We are assuming more students than seats. N = 150, this will result in a wait list for the school.
There is specific criteria for weighting student lottery entries:
Student Attendance
Student Discipline
Student Interest
# Add Packages
#install.packages("dplyr")
library(dplyr)
##
## Attaching package: 'dplyr'
## The following objects are masked from 'package:stats':
##
## filter, lag
## The following objects are masked from 'package:base':
##
## intersect, setdiff, setequal, union
library(readr)
library(knitr)
## Warning: package 'knitr' was built under R version 4.4.1
# Load in data
##set working directory
setwd("~/Downloads")
##create data frame
student_list <- read_csv("SPS_Example.csv")
## Rows: 7 Columns: 7
## ── Column specification ────────────────────────────────────────────────────────
## Delimiter: ","
## chr (5): Student_Name, CTE_Application, Met_Attendance_Criteria, Met_Discipl...
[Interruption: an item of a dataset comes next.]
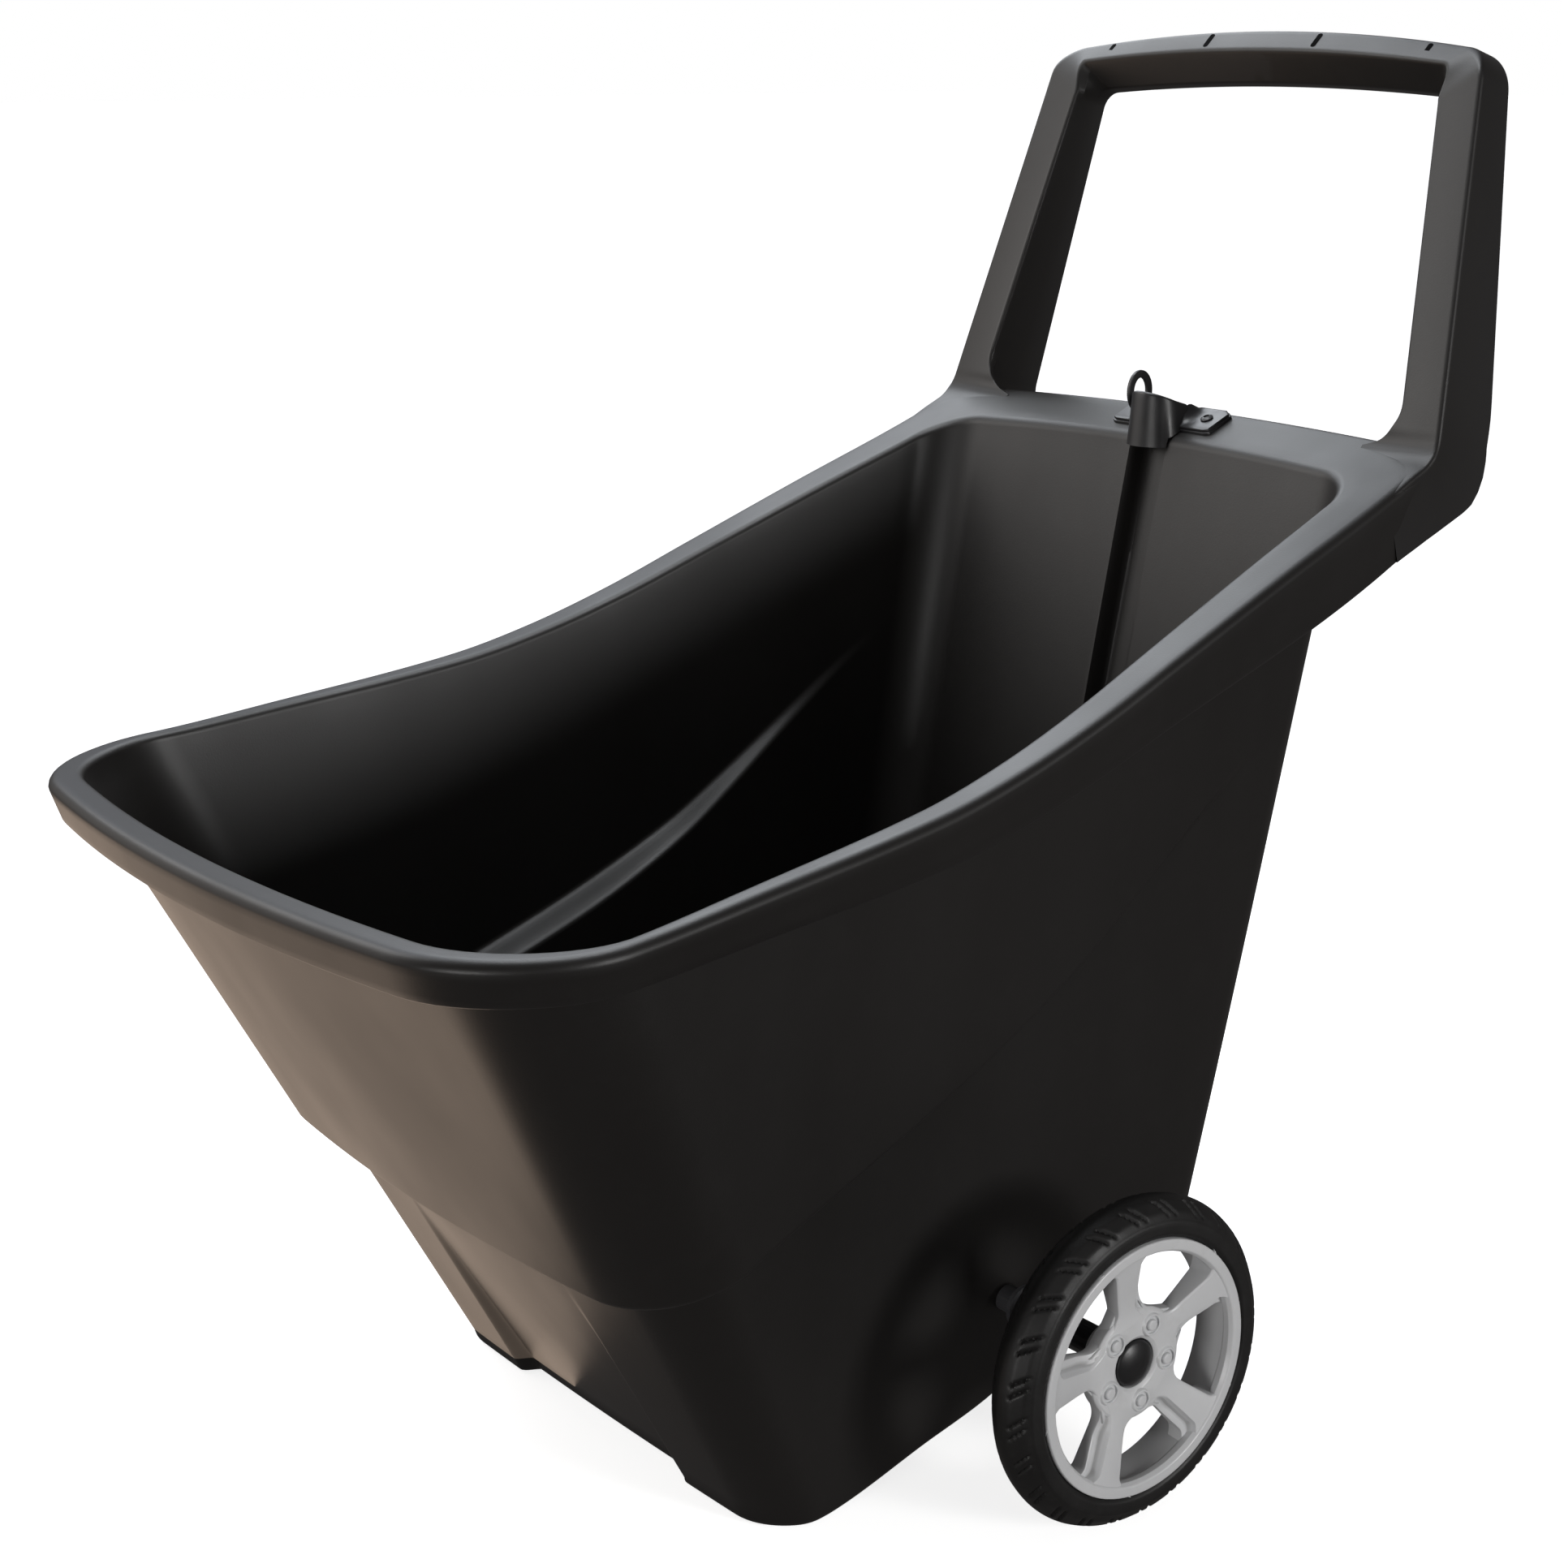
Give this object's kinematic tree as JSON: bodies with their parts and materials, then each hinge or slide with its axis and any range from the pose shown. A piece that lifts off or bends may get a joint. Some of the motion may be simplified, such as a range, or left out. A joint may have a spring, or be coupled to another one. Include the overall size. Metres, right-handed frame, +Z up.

## dbl (2): Ballot_ID, Student_ID
##
## ℹ Use `spec()` to retrieve the full column specification for this data.
## ℹ Specify the column types or set `show_col_types = FALSE` to quiet this message.
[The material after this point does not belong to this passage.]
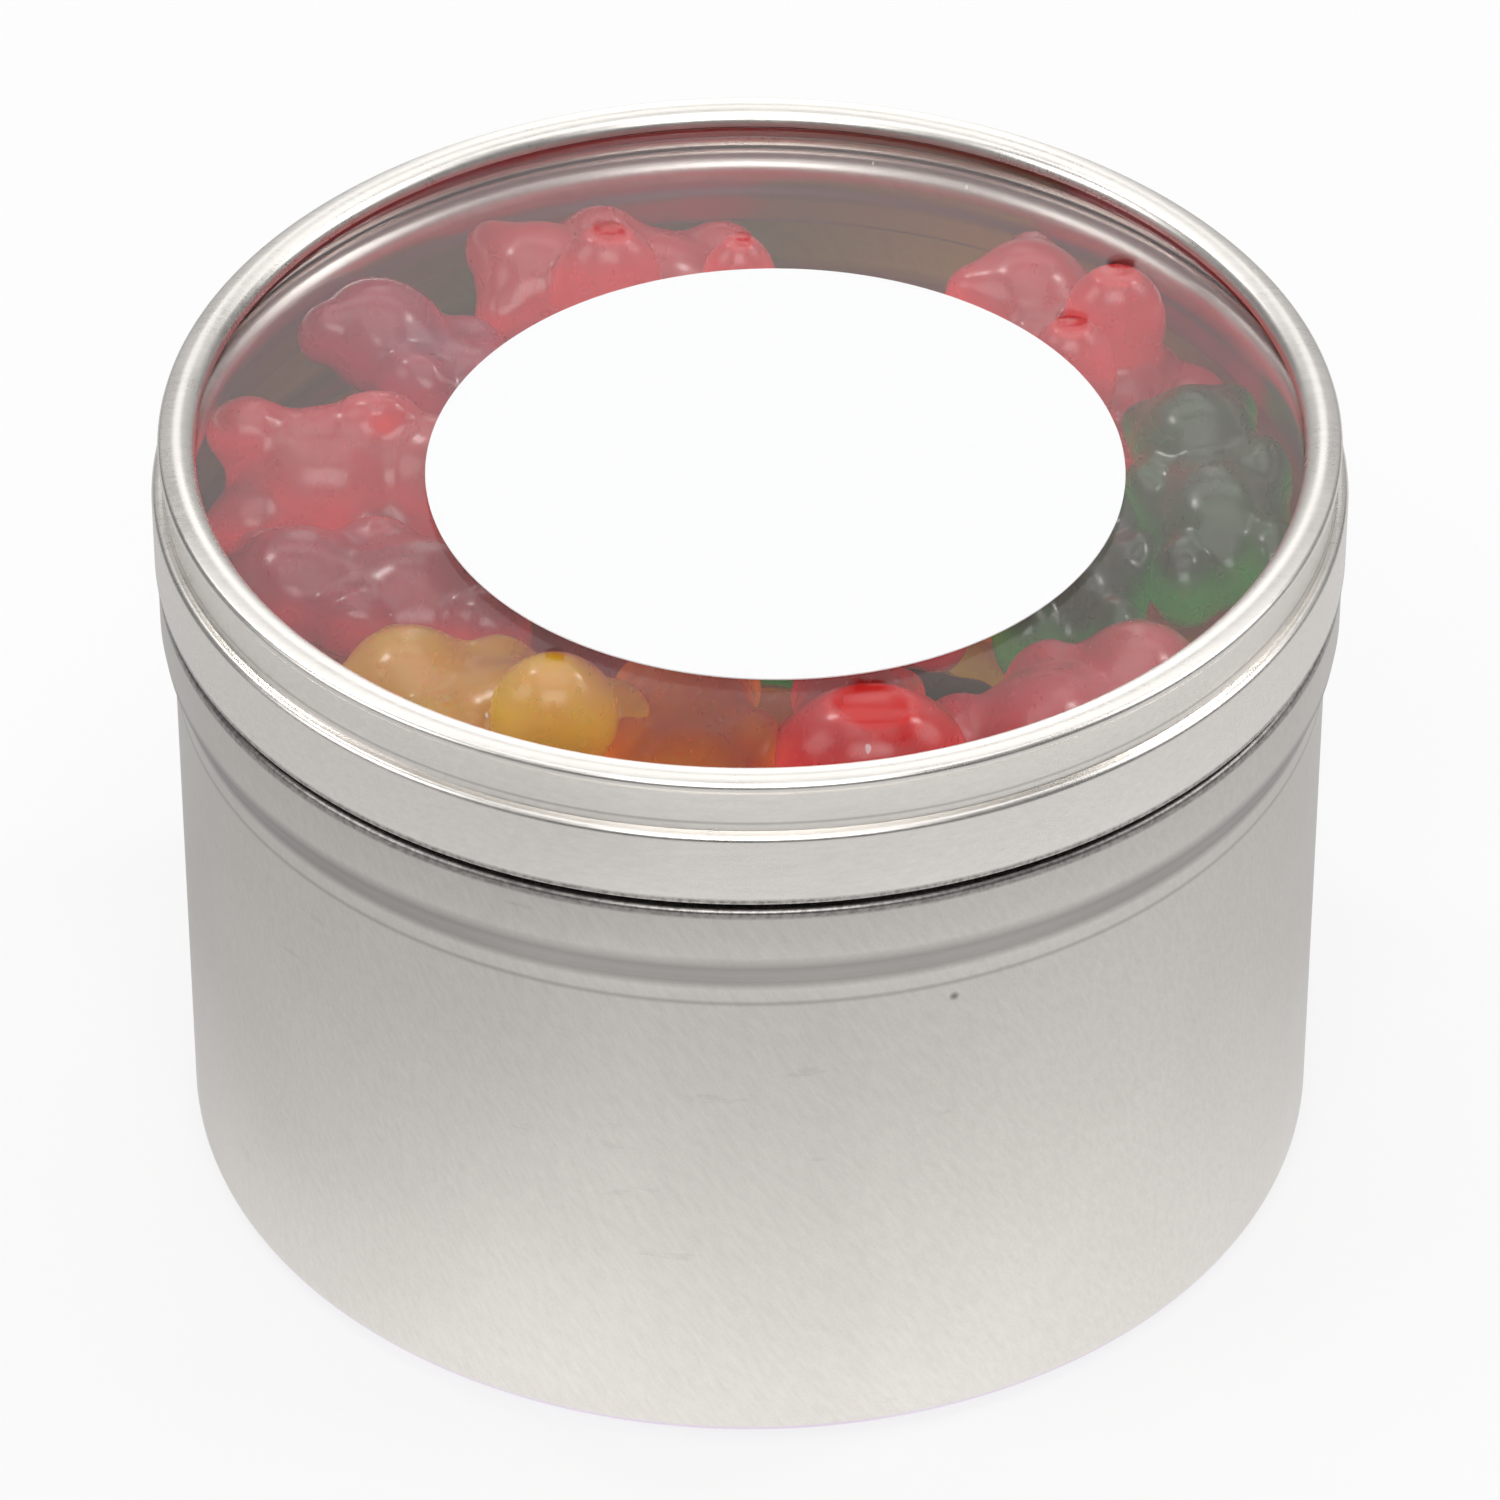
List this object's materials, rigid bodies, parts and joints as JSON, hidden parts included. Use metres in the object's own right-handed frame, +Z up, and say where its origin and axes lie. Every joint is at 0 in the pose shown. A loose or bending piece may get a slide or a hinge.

##take a look at first few rows of data
kable(student_list[1:5,])
| Ballot_ID | Student_ID | Student_Name | CTE_Application | Met_Attendance_Criteria | Met_Discipline_Criteria | Met_Student_Interest_Criteria |
|---|---|---|---|---|---|---|
| 100001 | 12345678 | Student One | No | NA | NA | NA |
| 100002 | 89101112 | Student Two | Yes | Yes | Yes | Yes |
| 100003 | 13141516 | Student Three | Yes | Yes | Yes | No |
| 100004 | 17181920 | Student Four | Yes | No | Yes | No |
| 100005 | 21222324 | Student Five | Yes | No | Yes | Yes |
##check for duplicate data
duplicates <- student_list[student_list$Student_ID %in% student_list$Student_ID[duplicated(student_list$Student_ID)], ]
Things I’ve noticed:
There are some students who did not apply for career and technical education high school. I am making the assumption to exclude them from lottery. They will be removed during process.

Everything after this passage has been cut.